### Set problem
All of the data below must be repeated exactly.

____________________

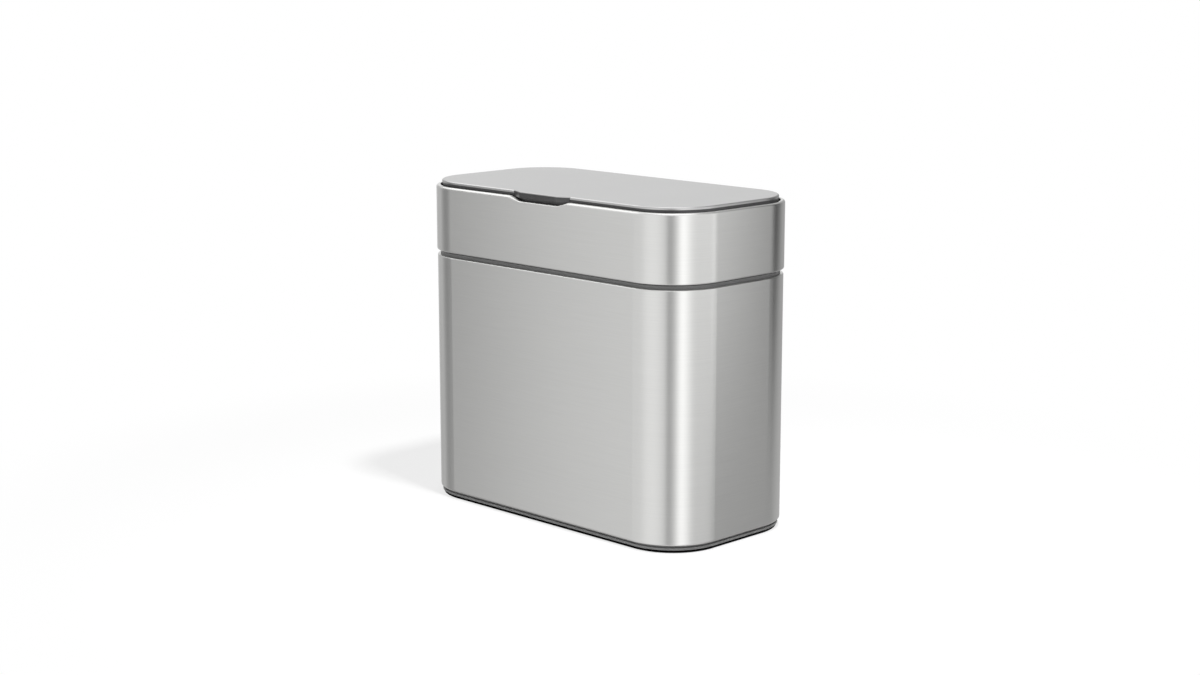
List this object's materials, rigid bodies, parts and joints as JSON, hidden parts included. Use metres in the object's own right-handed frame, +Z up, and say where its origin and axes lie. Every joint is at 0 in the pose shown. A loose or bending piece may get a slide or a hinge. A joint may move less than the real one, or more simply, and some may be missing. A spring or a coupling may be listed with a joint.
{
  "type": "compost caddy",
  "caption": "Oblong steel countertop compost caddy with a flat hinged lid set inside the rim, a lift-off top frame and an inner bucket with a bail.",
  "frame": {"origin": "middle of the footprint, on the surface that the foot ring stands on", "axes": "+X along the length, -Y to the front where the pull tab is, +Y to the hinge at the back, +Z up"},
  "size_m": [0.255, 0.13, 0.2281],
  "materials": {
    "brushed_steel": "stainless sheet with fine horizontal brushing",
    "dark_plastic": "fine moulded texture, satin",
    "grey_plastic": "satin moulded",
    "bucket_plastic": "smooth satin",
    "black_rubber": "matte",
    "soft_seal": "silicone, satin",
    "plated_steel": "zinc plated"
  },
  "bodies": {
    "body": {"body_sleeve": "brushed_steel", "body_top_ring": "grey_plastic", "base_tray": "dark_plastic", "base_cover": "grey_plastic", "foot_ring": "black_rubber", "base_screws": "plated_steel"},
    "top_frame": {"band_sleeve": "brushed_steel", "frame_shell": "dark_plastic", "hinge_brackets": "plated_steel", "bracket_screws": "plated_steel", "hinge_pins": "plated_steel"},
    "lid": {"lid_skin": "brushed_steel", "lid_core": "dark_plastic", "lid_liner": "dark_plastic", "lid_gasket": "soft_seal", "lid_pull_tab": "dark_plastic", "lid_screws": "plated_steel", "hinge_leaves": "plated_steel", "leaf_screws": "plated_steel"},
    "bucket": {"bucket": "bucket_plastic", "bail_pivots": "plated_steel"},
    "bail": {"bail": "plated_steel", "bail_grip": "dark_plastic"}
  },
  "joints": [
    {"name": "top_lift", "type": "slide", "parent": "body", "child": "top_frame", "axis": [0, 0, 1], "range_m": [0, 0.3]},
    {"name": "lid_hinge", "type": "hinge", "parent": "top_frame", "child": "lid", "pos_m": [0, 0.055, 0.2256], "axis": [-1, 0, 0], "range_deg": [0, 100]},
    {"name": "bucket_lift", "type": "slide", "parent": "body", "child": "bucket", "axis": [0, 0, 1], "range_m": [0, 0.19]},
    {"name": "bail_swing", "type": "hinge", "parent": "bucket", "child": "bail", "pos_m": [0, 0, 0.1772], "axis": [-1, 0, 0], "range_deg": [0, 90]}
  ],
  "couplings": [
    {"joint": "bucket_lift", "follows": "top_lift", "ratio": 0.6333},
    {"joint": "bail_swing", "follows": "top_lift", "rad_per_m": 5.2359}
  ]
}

____________________

### Task output
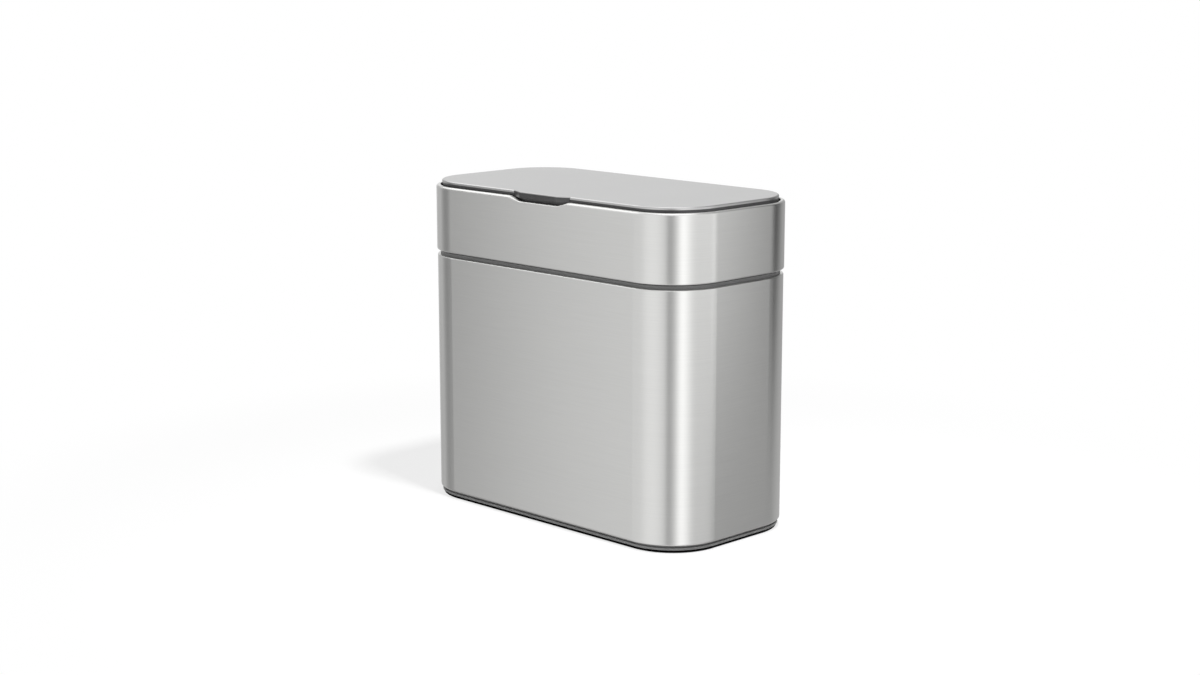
List this object's materials, rigid bodies, parts and joints as JSON, hidden parts included. Use metres in the object's own right-handed frame, +Z up, and say where its origin and axes lie. Every joint is at 0 in the pose shown. A loose or bending piece may get a slide or a hinge. A joint may move less than the real one, or more simply, and some may be missing. A spring or a coupling may be listed with a joint.
{
  "type": "compost caddy",
  "caption": "Oblong steel countertop compost caddy with a flat hinged lid set inside the rim, a lift-off top frame and an inner bucket with a bail.",
  "frame": {"origin": "middle of the footprint, on the surface that the foot ring stands on", "axes": "+X along the length, -Y to the front where the pull tab is, +Y to the hinge at the back, +Z up"},
  "size_m": [0.255, 0.13, 0.2281],
  "materials": {
    "brushed_steel": "stainless sheet with fine horizontal brushing",
    "dark_plastic": "fine moulded texture, satin",
    "grey_plastic": "satin moulded",
    "bucket_plastic": "smooth satin",
    "black_rubber": "matte",
    "soft_seal": "silicone, satin",
    "plated_steel": "zinc plated"
  },
  "bodies": {
    "body": {"body_sleeve": "brushed_steel", "body_top_ring": "grey_plastic", "base_tray": "dark_plastic", "base_cover": "grey_plastic", "foot_ring": "black_rubber", "base_screws": "plated_steel"},
    "top_frame": {"band_sleeve": "brushed_steel", "frame_shell": "dark_plastic", "hinge_brackets": "plated_steel", "bracket_screws": "plated_steel", "hinge_pins": "plated_steel"},
    "lid": {"lid_skin": "brushed_steel", "lid_core": "dark_plastic", "lid_liner": "dark_plastic", "lid_gasket": "soft_seal", "lid_pull_tab": "dark_plastic", "lid_screws": "plated_steel", "hinge_leaves": "plated_steel", "leaf_screws": "plated_steel"},
    "bucket": {"bucket": "bucket_plastic", "bail_pivots": "plated_steel"},
    "bail": {"bail": "plated_steel", "bail_grip": "dark_plastic"}
  },
  "joints": [
    {"name": "top_lift", "type": "slide", "parent": "body", "child": "top_frame", "axis": [0, 0, 1], "range_m": [0, 0.3]},
    {"name": "lid_hinge", "type": "hinge", "parent": "top_frame", "child": "lid", "pos_m": [0, 0.055, 0.2256], "axis": [-1, 0, 0], "range_deg": [0, 100]},
    {"name": "bucket_lift", "type": "slide", "parent": "body", "child": "bucket", "axis": [0, 0, 1], "range_m": [0, 0.19]},
    {"name": "bail_swing", "type": "hinge", "parent": "bucket", "child": "bail", "pos_m": [0, 0, 0.1772], "axis": [-1, 0, 0], "range_deg": [0, 90]}
  ],
  "couplings": [
    {"joint": "bucket_lift", "follows": "top_lift", "ratio": 0.6333},
    {"joint": "bail_swing", "follows": "top_lift", "rad_per_m": 5.2359}
  ]
}